◆ What you will do:
Copy each line exactly.
— start Available data —
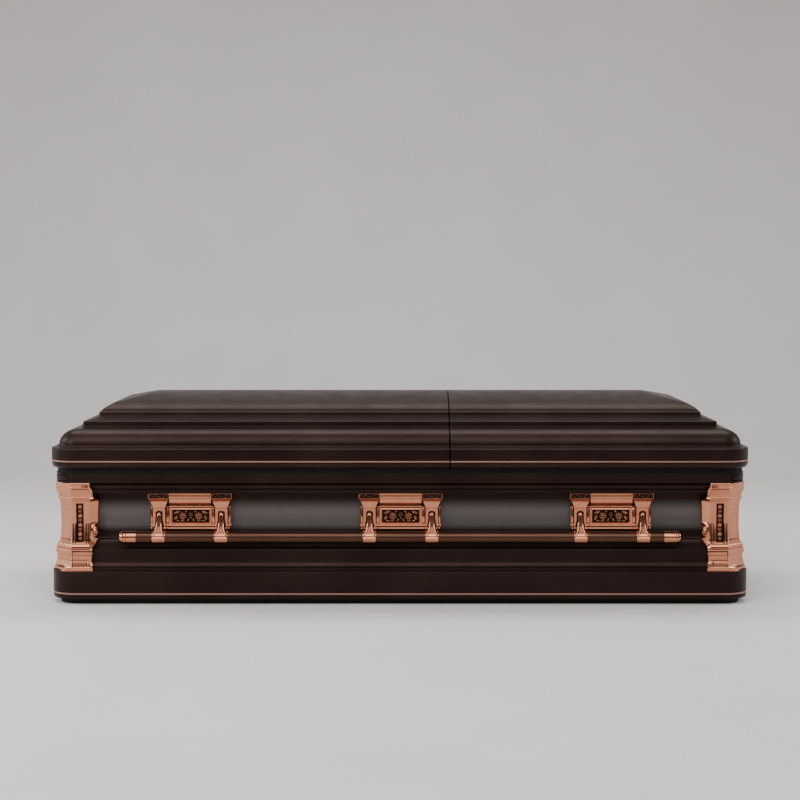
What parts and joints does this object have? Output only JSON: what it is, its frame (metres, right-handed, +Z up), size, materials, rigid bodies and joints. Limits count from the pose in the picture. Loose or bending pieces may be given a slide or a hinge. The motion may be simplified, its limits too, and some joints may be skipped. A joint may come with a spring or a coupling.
{
  "type": "half-lid burial casket",
  "caption": "Hollow moulded metal burial casket with stepped split lids, corner ornaments and a swing bar along the front and the back.",
  "frame": {"origin": "centre of the underside, on the floor", "axes": "+X along the length towards the short lid, +Y from the front to the back, +Z up"},
  "size_m": [2.136, 0.7208, 0.6315],
  "materials": {
    "dark_enamel": "dark brown metallic enamel, glossy",
    "brushed_panel": "brushed, shaded dark brown towards its top and bottom edges",
    "gasket_rubber": "matt black",
    "bar_bronze": "satin dark bronze",
    "copper_plate": "polished rose copper plate"
  },
  "bodies": {
    "casket": {"back_plate_left": "copper_plate", "back_plate_middle": "copper_plate", "back_plate_right": "copper_plate", "back_rod_left": "copper_plate", "back_rod_middle": "copper_plate", "back_rod_right": "copper_plate", "base_moulding": "dark_enamel", "bottom_pan": "dark_enamel", "corner_back_left": "copper_plate", "corner_back_right": "copper_plate", "corner_front_left": "copper_plate", "corner_front_right": "copper_plate", "front_plate_left": "copper_plate", "front_plate_middle": "copper_plate", "front_plate_right": "copper_plate", "front_rod_left": "copper_plate", "front_rod_middle": "copper_plate", "front_rod_right": "copper_plate", "gasket": "gasket_rubber", "lid_long": "dark_enamel", "lid_short": "dark_enamel", "side_panel": "brushed_panel", "top_rail": "dark_enamel"},
    "front_handle": {"front_arm_left_1": "copper_plate", "front_arm_left_2": "copper_plate", "front_arm_middle_1": "copper_plate", "front_arm_middle_2": "copper_plate", "front_arm_right_1": "copper_plate", "front_arm_right_2": "copper_plate", "front_bar": "bar_bronze", "front_bar_cap_left": "copper_plate", "front_bar_cap_right": "copper_plate"},
    "back_handle": {"back_arm_left_1": "copper_plate", "back_arm_left_2": "copper_plate", "back_arm_middle_1": "copper_plate", "back_arm_middle_2": "copper_plate", "back_arm_right_1": "copper_plate", "back_arm_right_2": "copper_plate", "back_bar": "bar_bronze", "back_bar_cap_left": "copper_plate", "back_bar_cap_right": "copper_plate"}
  },
  "joints": [
    {"name": "front_bar_swing", "type": "hinge", "parent": "casket", "child": "front_handle", "pos_m": [0, -0.324, 0.2296], "axis": [-1, 0, 0], "range_deg": [0, 30]},
    {"name": "back_bar_swing", "type": "hinge", "parent": "casket", "child": "back_handle", "pos_m": [0, 0.324, 0.2296], "axis": [1, 0, 0], "range_deg": [0, 30]}
  ]
}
— end Available data —
◆ Solution:
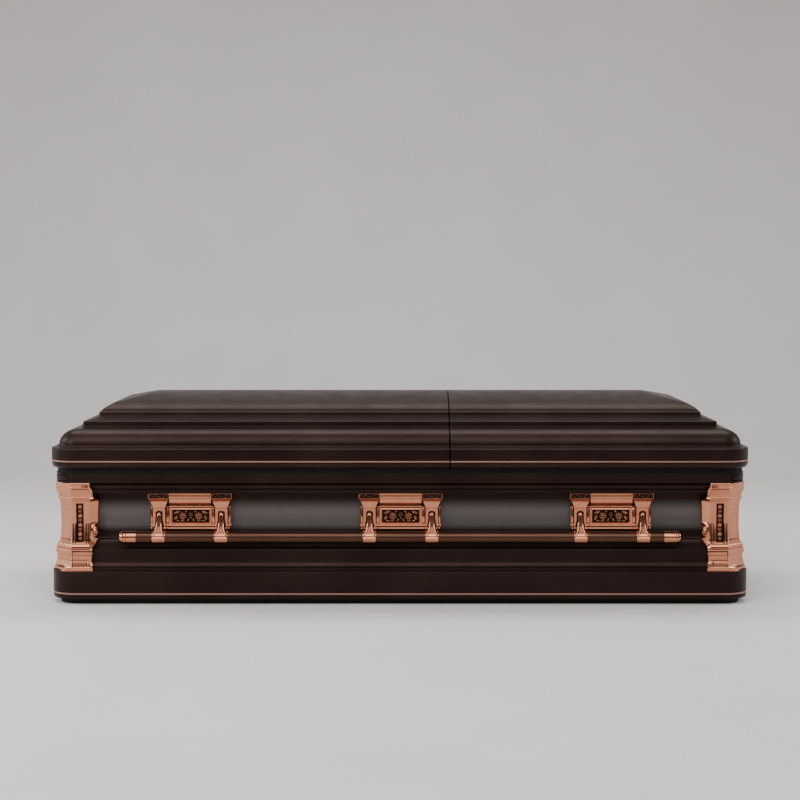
What parts and joints does this object have? Output only JSON: what it is, its frame (metres, right-handed, +Z up), size, materials, rigid bodies and joints. Limits count from the pose in the picture. Loose or bending pieces may be given a slide or a hinge. The motion may be simplified, its limits too, and some joints may be skipped. A joint may come with a spring or a coupling.
{
  "type": "half-lid burial casket",
  "caption": "Hollow moulded metal burial casket with stepped split lids, corner ornaments and a swing bar along the front and the back.",
  "frame": {"origin": "centre of the underside, on the floor", "axes": "+X along the length towards the short lid, +Y from the front to the back, +Z up"},
  "size_m": [2.136, 0.7208, 0.6315],
  "materials": {
    "dark_enamel": "dark brown metallic enamel, glossy",
    "brushed_panel": "brushed, shaded dark brown towards its top and bottom edges",
    "gasket_rubber": "matt black",
    "bar_bronze": "satin dark bronze",
    "copper_plate": "polished rose copper plate"
  },
  "bodies": {
    "casket": {"back_plate_left": "copper_plate", "back_plate_middle": "copper_plate", "back_plate_right": "copper_plate", "back_rod_left": "copper_plate", "back_rod_middle": "copper_plate", "back_rod_right": "copper_plate", "base_moulding": "dark_enamel", "bottom_pan": "dark_enamel", "corner_back_left": "copper_plate", "corner_back_right": "copper_plate", "corner_front_left": "copper_plate", "corner_front_right": "copper_plate", "front_plate_left": "copper_plate", "front_plate_middle": "copper_plate", "front_plate_right": "copper_plate", "front_rod_left": "copper_plate", "front_rod_middle": "copper_plate", "front_rod_right": "copper_plate", "gasket": "gasket_rubber", "lid_long": "dark_enamel", "lid_short": "dark_enamel", "side_panel": "brushed_panel", "top_rail": "dark_enamel"},
    "front_handle": {"front_arm_left_1": "copper_plate", "front_arm_left_2": "copper_plate", "front_arm_middle_1": "copper_plate", "front_arm_middle_2": "copper_plate", "front_arm_right_1": "copper_plate", "front_arm_right_2": "copper_plate", "front_bar": "bar_bronze", "front_bar_cap_left": "copper_plate", "front_bar_cap_right": "copper_plate"},
    "back_handle": {"back_arm_left_1": "copper_plate", "back_arm_left_2": "copper_plate", "back_arm_middle_1": "copper_plate", "back_arm_middle_2": "copper_plate", "back_arm_right_1": "copper_plate", "back_arm_right_2": "copper_plate", "back_bar": "bar_bronze", "back_bar_cap_left": "copper_plate", "back_bar_cap_right": "copper_plate"}
  },
  "joints": [
    {"name": "front_bar_swing", "type": "hinge", "parent": "casket", "child": "front_handle", "pos_m": [0, -0.324, 0.2296], "axis": [-1, 0, 0], "range_deg": [0, 30]},
    {"name": "back_bar_swing", "type": "hinge", "parent": "casket", "child": "back_handle", "pos_m": [0, 0.324, 0.2296], "axis": [1, 0, 0], "range_deg": [0, 30]}
  ]
}